Laetitia decided to take her group to Muff.  As she perused her guidebook for tourist activities in Muff and environs, she noted under the heading of “Muff Diving,” that Muff had a diving school.  As it turned out, most of those who joined her group thought diving would be a great way to spend the day.  Those qualified joined the SCUBA group and the others snorkeled.

At the pub that afternoon, the bartender had a story about a local woman named Kitty, who was often the butt of jokes because she was oblivious to the slang meanings of the words she used.  Once she decided to get a carpeted scratching pole for her very large cat and asked the male clerk at the pet store, “Do you have a pole big enough for my pussy?”  The story that became the limerick of the day concerned the same woman.  She invited a man to see “my Muff,” as she called her hometown and he got the wrong idea.

Ted Thomson said he’d seen enough
And walked down the street in a huff
For he thought he’d get more
Than just a town tour
When invited to see Kitty’s Muff.

Day 132: Rainier Sans Brassiere

Mount Rainier, the towering 14,000-foot mountain of volcanic origin, is one of Washington State’s best-known landmarks. On a clear day it can be seen from the Seattle/Tacoma urban area. Laetitia and her group viewed the glaciers and waterfalls and went hiking among the lush wildflowers supported by the rich lava- and pumice-rich volcanic soil in Mount Rainier National Park. Later they stopped at the town of Rainier for a late lunch. Some local gossip from one of their waiters provided material for a limerick.

An old lady who lived in Rainier
Who in wild youth had burned her brassiere
Gave the men great delight
As she jiggled in sight
Drawing crowds from the bars far and near.

Day 130: Humptulips

Laetitia and her group returned to Seattle via the Central Cascades Drive, stopping for lunch at a German restaurant in Leavenworth. A large number of people of German descent live in Leavenworth, and the town looks like a Bavarian village. They arrived in Seattle that afternoon and finished the day by walking through Pike Place Market before having a seafood dinner at a downtown restaurant. The cocktail lounge of the restaurant was not separated from the dining room, and there was a lively crowd at the bar. Laetitia was close enough to hear some of the conversation, and it became the subject of the day’s limerick.

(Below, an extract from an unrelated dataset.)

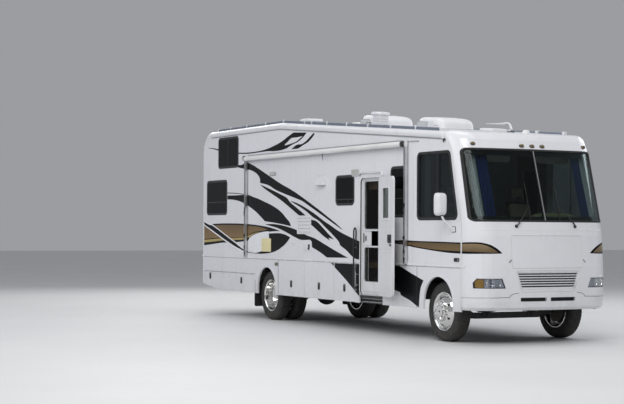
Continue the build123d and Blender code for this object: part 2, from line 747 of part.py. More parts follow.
# barrel and disc of a wheel; dish is how far the mounting face stands outward
def rim_points(dish):
    inner = 12.0
    s = 1 if dish > 0 else -1
    return [
        (-108, 304), (-94, 304), (-94, 286), (94, 286), (94, 304), (108, 304), (108, 292), (96, 274),
        *([(70, 268), (110, 235), (dish, 185), (dish, 88), (dish - inner, 88), (dish - inner, 178), (96, 226), (54, 260), (-96, 270)] if s > 0 else
          [(-50, 262), (-118, 222), (dish + inner, 182), (dish + inner, 88), (dish, 88), (dish, 178), (-128, 230), (-96, 266)]),
        (-108, 292),
    ]


for side, tag in ((1, "left"), (-1, "right")):
    with BuildPart() as tyre:
        ring(FRONT_AXLE_X, side * FRONT_WHEEL_Y, side, TYRE)
    save(tyre, f"front_tyre_{tag}")
    with BuildPart() as rim:
        ring(FRONT_AXLE_X, side * FRONT_WHEEL_Y, side, rim_points(150))
        with BuildSketch(Plane.XZ.offset(-side * FRONT_WHEEL_Y)):
            with Locations((FRONT_AXLE_X, HUB_Z)):
                with PolarLocations(208, 6, start_angle=30):
                    Circle(21)
        extrude(amount=-side * 220, mode=Mode.SUBTRACT)
        # hub cover and the ring of wheel nuts
        with BuildSketch(Plane.XZ.offset(-side * (FRONT_WHEEL_Y + 139))):
            with Locations((FRONT_AXLE_X, HUB_Z)):
                Circle(96)
        extrude(amount=-side * 52, taper=8)
        with BuildSketch(Plane.XZ.offset(-side * (FRONT_WHEEL_Y + 150))):
            with Locations((FRONT_AXLE_X, HUB_Z)):
                with PolarLocations(142.9, 10, start_angle=18):
                    RegularPolygon(18, 6)
        extrude(amount=-side * 34)
    save(rim, f"front_rim_{tag}")
    with BuildPart() as knuckle:
        with BuildSketch(Plane.XY.offset(392)):
            with Locations((FRONT_AXLE_X, side * (KINGPIN_Y + 59))):
                Rectangle(120, 40)
        extrude(amount=160)
        # kingpin lugs above and below the beam's end
        for z in (388, 531):
            with BuildSketch(Plane.XY.offset(z)):
                with Locations((FRONT_AXLE_X, side * KINGPIN_Y)):
                    Circle(45)
                with Locations((FRONT_AXLE_X, side * (KINGPIN_Y + 38))):
                    Rectangle(90, 76)
            extrude(amount=21)
        # spindle and drum
        with BuildSketch(Plane.XZ.offset(-side * (KINGPIN_Y + 60))):
            with Locations((FRONT_AXLE_X, HUB_Z)):
                Circle(60)
        extrude(amount=-side * 200)
        with BuildSketch(Plane.XZ.offset(-side * (KINGPIN_Y + 100))):
            with Locations((FRONT_AXLE_X, HUB_Z)):
                Circle(205)
        extrude(amount=-side * 90)
        # steering arm back to the tie rod's ball joint
        with BuildSketch(Plane.XY.offset(388)):
            with Locations((FRONT_AXLE_X + STEER_ARM_X / 2, side * KINGPIN_Y)):
                RectangleRounded(48 - STEER_ARM_X, 48, 23)
        extrude(amount=21)
    save(knuckle, f"steering_knuckle_{tag}")
    with BuildPart() as tyres:
        for y in (REAR_OUTER_Y, REAR_INNER_Y):
            ring(REAR_AXLE_X, side * y, side, TYRE)
    save(tyres, f"rear_tyres_{tag}")
    with BuildPart() as rims:
        ring(REAR_AXLE_X, side * REAR_OUTER_Y, side, rim_points(-167))
        ring(REAR_AXLE_X, side * REAR_INNER_Y, side, [(a, r) if a > -160 else (a, r) for a, r in rim_points(155)])
        with BuildSketch(Plane.XZ.offset(-side * (REAR_INNER_Y - 60))):
            with Locations((REAR_AXLE_X, HUB_Z)):
                with PolarLocations(208, 6, start_angle=30):
                    Circle(21)
        extrude(amount=-side * 500, mode=Mode.SUBTRACT)
        # axle hub standing out of the dish, and its nuts
        with BuildSketch(Plane.XZ.offset(-side * (REAR_OUTER_Y - 179))):
            with Locations((REAR_AXLE_X, HUB_Z)):
                Circle(105)
        extrude(amount=-side * 42)
        with BuildSketch(Plane.XZ.offset(-side * (REAR_OUTER_Y - 140))):
            with Locations((REAR_AXLE_X, HUB_Z)):
                Circle(86)
        extrude(amount=-side * 170, taper=4)
        with BuildSketch(Plane.XZ.offset(-side * (REAR_OUTER_Y - 155))):
            with Locations((REAR_AXLE_X, HUB_Z)):
                with PolarLocations(142.9, 10, start_angle=18):
                    RegularPolygon(18, 6)
        extrude(amount=-side * 34)
    save(rims, f"rear_rims_{tag}")

with BuildPart() as tie_rod:
    x = FRONT_AXLE_X + STEER_ARM_X
    with BuildSketch(Plane.XZ.offset(-KINGPIN_Y)):
        with Locations((x, 352)):
            Circle(17)
    extrude(amount=2 * KINGPIN_Y)
    with BuildSketch(Plane.XY.offset(332)):
        with Locations((x, KINGPIN_Y), (x, -KINGPIN_Y)):
            Circle(25)
    extrude(amount=55)
save(tie_rod, "tie_rod")

# ---- fittings outside -----------------------------------------------------------------------
with BuildPart() as hitch:
    with BuildSketch(Plane.YZ.offset(-5330)):
        with Locations((0, 660)):
            RectangleRounded(64, 64, 5)
            Rectangle(51, 51, mode=Mode.SUBTRACT)
    extrude(amount=330)
    with BuildSketch(Plane.XY.offset(692)):
        with Locations((-5010, 0)):
            Rectangle(70, 780)
    extrude(amount=8)
    with BuildSketch(Plane.XZ.offset(-60)):
        with Locations((-5275, 660)):
            Circle(8)
    extrude(amount=120, mode=Mode.SUBTRACT)
save(hitch, "hitch_receiver")

# rolled cloth under the eave, carried between two folded arms
with BuildPart() as awning:
    with BuildSketch(Plane.YZ.offset(-2893)):
        with Locations((-HALF_W - 78, 3128)):
            Circle(48)
    extrude(amount=6086)
    for x in (-2935, 3235):
        with BuildSketch(Plane.XY.offset(1172)):
            with Locations((x, -HALF_W - 40)):
                Rectangle(58, 50)
        extrude(amount=2028)
        with BuildSketch(Plane.XZ.offset(HALF_W)):
            with Locations((x, 1215), (x, 3150)):
                Rectangle(58, 86)
        extrude(amount=20)
        with BuildSketch(Plane.YZ.offset(x - 29)):
            with Locations((-HALF_W - 78, 3128)):
                Circle(46)
        extrude(amount=58)
save(awning, "awning")

MIRROR_X, MIRROR_FOLD = 4625.0, 55.0    # the left mirror is folded back by this angle
with BuildPart() as mirrors:
    for s, turn in ((-1, 0), (1, MIRROR_FOLD)):
        with BuildPart(mode=Mode.PRIVATE) as head:
            with BuildSketch(Plane.YZ.offset(4560)):
                with Locations((s * 1507.5, 2137)):
                    RectangleRounded(195, 350, 50)
            extrude(amount=120, taper=6)
            with BuildLine() as arm:
                FilletPolyline(
                    (4610, s * 1490, 1975), (4618, s * 1440, 1880), (MIRROR_X, s * (HALF_W + 17), 1752), radius=60
                )
            with BuildSketch(Plane(origin=arm.line @ 0, z_dir=arm.line % 0)):
                Circle(17)
            sweep()
        pivot = Location((MIRROR_X, s * (HALF_W + 17), 0))
        add(head.part.moved(pivot * Location((0, 0, 0), (0, 0, turn)) * pivot.inverse()))
        with BuildSketch(Plane.XZ.offset(-s * HALF_W)):
            with Locations((MIRROR_X, 1752)):
                RectangleRounded(110, 80, 20)
        extrude(amount=-s * 20)
save(mirrors, "mirrors")

ROOF_SLOPE = (EAVE_REAR_Z - EAVE_FRONT_Z) / (EAVE_FRONT_X - EAVE_KINK_X)


def roof_plane(x):
    """Plane on the roof's top at x, sloped with it."""
    slope = ROOF_SLOPE if x > EAVE_KINK_X else 0
    return Plane(origin=(x, 0, eave(x) + ROOF_T), x_dir=(1, 0, -slope), z_dir=(slope, 0, 1))


# shrouds, rounded at the front: rear end x, front end x
AIR_CONDITIONERS = [(-60, 790), (1930, 2780)]
with BuildPart() as air_conditioners:
    for x0, x1 in AIR_CONDITIONERS:
        length = x1 - x0
        base = roof_plane((x0 + x1) / 2)
        # height, length and width of the layers, and how far their middle sits to the rear
        layers = ((0, 1.0, 730, 0), (110, 0.99, 720, 4), (178, 0.93, 690, 28), (215, 0.80, 620, 70))
        sections = []
        for h, share, width, back in layers:
            with BuildSketch(base.offset(h)) as layer:
                with Locations((-back, 0)):
                    RectangleRounded(length * share, width, 120)
            sections.append(layer.sketch.faces()[0])
        loft(sections, ruled=True)
save(air_conditioners, "air_conditioners")

# covered vents on the roof: rear end x, front end x, middle y, width, height
VENTS = [
    (884, 1191, -540, 240, 275), (-2861, -2490, 0, 371, 195), (-1250, -890, 300, 360, 70),
    (3250, 3610, 250, 360, 70), (-4500, -4140, 250, 360, 70),
]
with BuildPart() as roof_vents:
    for x0, x1, y, width, height in VENTS:
        base = roof_plane((x0 + x1) / 2)
        sections = []
        for h, inset in ((0, 0), (height - 25, 14), (height, 42)):
            with BuildSketch(base.offset(h)) as layer:
                with Locations((0, y)):
                    RectangleRounded(x1 - x0 - 2 * inset, width - 2 * inset, 38)
            sections.append(layer.sketch.faces()[0])
        loft(sections, ruled=True)
save(roof_vents, "roof_vents")

# folded television antenna at the front, folded dish mast at the rear, small aerial dome
with BuildPart() as antennas:
    foot = roof_plane(4290)
    with BuildSketch(foot):
        RectangleRounded(150, 110, 20)
    extrude(amount=36)
    with BuildSketch(Plane.XZ.offset(-14)):
        with BuildLine():
            Polyline(
                (4345, 3300), (4300, 3390), (4250, 3452), (4180, 3470), (3890, 3474), (3890, 3450),
                (4170, 3446), (4225, 3420), (4262, 3300), (4345, 3300),
            )
        make_face()
    extrude(amount=28)
    with BuildSketch(Plane.XY.offset(3450)):
        with Locations((3880, 0)):
            RectangleRounded(64, 400, 25)
    extrude(amount=22)
    with BuildSketch(Plane.XY.offset(3281)):
        with Locations((4500, 146)):
            Circle(62)
    extrude(amount=56, taper=8)
    with BuildSketch(Plane.XZ.offset(30)):
        with BuildLine():
            Polyline(
                (-3160, 3760), (-2900, 3760), (-2895, 3858), (-2960, 3890), (-3330, 3935),
                (-3830, 3988), (-3950, 3965), (-3965, 3915), (-3880, 3905), (-3350, 3880),
                (-3180, 3850), (-3160, 3760),
            )
        make_face()
    extrude(amount=-60)
    with BuildSketch(Plane.XY.offset(3912)):
        with Locations((-3950, 0)):
            RectangleRounded(170, 190, 60)
    extrude(amount=30)
save(antennas, "antennas")

# ---- cab ---------------------------------------------------------------------------------------
with BuildPart() as dashboard:
    with BuildSketch(Plane.XZ.offset(-1180)):
        with BuildLine():
            Polyline((4640, 1560), (4600, 1760), (4700, 1850), (5080, 1830), (5080, 1700), (4860, 1560), (4640, 1560))
        make_face()
    extrude(amount=2360)
    cap_body(CAP_T + 30, Mode.INTERSECT)
save(dashboard, "dashboard")

with BuildPart() as seats:
    for y in (-620, 620):
        with BuildSketch(Plane.XZ.offset(-y - 270)):
            with BuildLine():
                Polyline(
                    (3700, 1480), (4230, 1500), (4260, 1600), (3850, 1590), (3640, 2260), (3600, 2500), (3490, 2500), (3520, 2240), (3700, 1480),
                )
            make_face()
        extrude(amount=540)
        with BuildSketch(Plane.XY.offset(FLOOR_TOP + 1)):
            with Locations((3950, y)):
                RectangleRounded(330, 360, 30)
        extrude(amount=305)
save(seats, "cab_seats")

with BuildPart() as steering_wheel:
    rake = Plane(origin=(4500, 620, 1830), x_dir=(0, 1, 0), z_dir=(-0.5, 0, 0.866))
    with BuildSketch(Plane(origin=(4500, 620, 1830), x_dir=(0, 1, 0), z_dir=(0.866, 0, 0.5))):
        with Locations((215, 0)):
            Circle(16)
    revolve(axis=Axis((4500, 620, 1830), (-0.5, 0, 0.866)))
    with BuildSketch(rake.offset(-12)):
        Circle(62)
        for a in (0, 120, 240):
            with Locations(Location((0, 0), a + 90)):
                with Locations((105, 0)):
                    Rectangle(210, 34)
    extrude(amount=20)
    with BuildSketch(rake.offset(-12)):
        Circle(24)
    extrude(amount=-170)
save(steering_wheel, "steering_wheel")
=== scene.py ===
import math
import random

import bmesh
import bpy
from mathutils import Matrix, Vector, geometry, noise


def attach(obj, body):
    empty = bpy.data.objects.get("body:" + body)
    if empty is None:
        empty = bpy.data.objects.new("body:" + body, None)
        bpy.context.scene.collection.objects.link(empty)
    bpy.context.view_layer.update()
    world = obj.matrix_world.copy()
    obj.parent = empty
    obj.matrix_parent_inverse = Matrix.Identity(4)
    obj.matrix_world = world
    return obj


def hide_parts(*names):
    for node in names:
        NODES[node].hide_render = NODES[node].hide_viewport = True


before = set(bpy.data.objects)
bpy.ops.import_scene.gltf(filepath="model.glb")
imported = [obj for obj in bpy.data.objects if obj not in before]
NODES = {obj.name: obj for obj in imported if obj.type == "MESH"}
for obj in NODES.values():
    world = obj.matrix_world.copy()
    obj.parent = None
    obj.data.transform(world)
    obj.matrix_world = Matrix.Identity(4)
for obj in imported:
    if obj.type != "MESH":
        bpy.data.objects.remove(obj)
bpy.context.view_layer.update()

# ---------------------------------------------------------------------------- dimensions, in metres
W = 1.2825                    # half width over the side walls
SEAM_X = 4.835                # rear edge of the front cap, low down
REAR_X = -5.21                # face of the rear cap
FLOOR = 1.185
HUB_Z = 0.472
FRONT_AXLE = 4.17
REAR_AXLE = -1.977
# front cap sections: height, x of the nose on the centreline, half width, corner radius
CAP = [
    (0.525, 5.267, 1.262, 0.400), (0.570, 5.310, 1.279, 0.408), (0.660, 5.322, W, 0.410), (1.185, 5.321, W, 0.410),
    (1.660, 5.285, W, 0.405), (1.880, 5.240, W, 0.400), (2.980, 4.899, W, 0.350), (3.080, 4.846, W, 0.345),
    (3.150, 4.812, W, 0.340), (3.210, 4.760, W, 0.330), (3.248, 4.705, 1.271, 0.300), (3.268, 4.655, 1.252, 0.250),
    (3.280, 4.590, 1.2125, 0.200),
]
BOW_R = 8.5


def eave(x):
    """Height of the top of the side wall at x."""
    return 3.65 if x <= -1.48 else 3.65 - 0.48 / 5.861 * (x + 1.48)


def cap_row(z):
    """Nose x, half width and corner radius of the cap at height z."""
    z = min(max(z, CAP[0][0]), CAP[-1][0])
    for a, b in zip(CAP, CAP[1:]):
        if z <= b[0]:
            t = (z - a[0]) / (b[0] - a[0])
            return tuple(a[i] + (b[i] - a[i]) * t for i in (1, 2, 3))
    return CAP[-1][1:]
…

While raising a glass to his two lips
Young Fred asked the way to Humptulips
And received much advice
Though some wasn’t nice
From the bar crowd as they drank mint juleps.

Day 126: Puget Prattle

As she walked down Raglan Road in the fresh morning air, Laetitia was lost in thought about what she should do next. She had seen a play recently called Becky’s New Car, which wasn’t overtly set in Seattle, but had a distinct Seattle feel to it. In fact, she found Becky’s New Car had premiered at the ACT Theatre in downtown Seattle in 2008, though it wasn’t playing there now, a near as she could determine. For most tour companies, going to see a 2008 performance in 2012 isn’t possible, but it’s the kind of thing Mind’s Eye Limerick Tours does with aplomb. She let herself into the Victorian, and by the time the aroma of freshly brewed Guatemalan dark roast wafted into the library, she had decided on the day’s tour.

She met her group at Seattle Center. Built for the 1962 World’s Fair, it is home to the Space Needle and a multitude of performing arts organizations. Her group went to the top of the Space Needle. Fortunately it was a clear day, so they could see Mount Rainier and Mount Baker, as well as downtown Seattle and Puget Sound. They walked around the grounds a bit, passing McCaw Hall, which features ballet and opera and is one of the few places where Wagner’s Ring is regularly performed in the United States. Then they took the Monorail downtown and saw a matinee performance of Becky’s New Car.

No trip to Seattle would be complete without a brief stop at the home of famous Seattle raconteur Queen Gris, whose salon features a guest bathroom limerick collection, so they went there after the performance. The tour group found the antics of Gris’ friends, Boris and Bela, amusing, but thought their conversation tended to be catty. They went back to the Space Needle for dinner, and while they were having pre-meal drinks at the bar, Laetitia overheard a conversation that gave her the limerick of the day.

A lady who lived in Seattle
Was known for her penchant to prattle
‘Bout am’rous conquests
Of world-famous guests
Tales most thought feces from male cattle.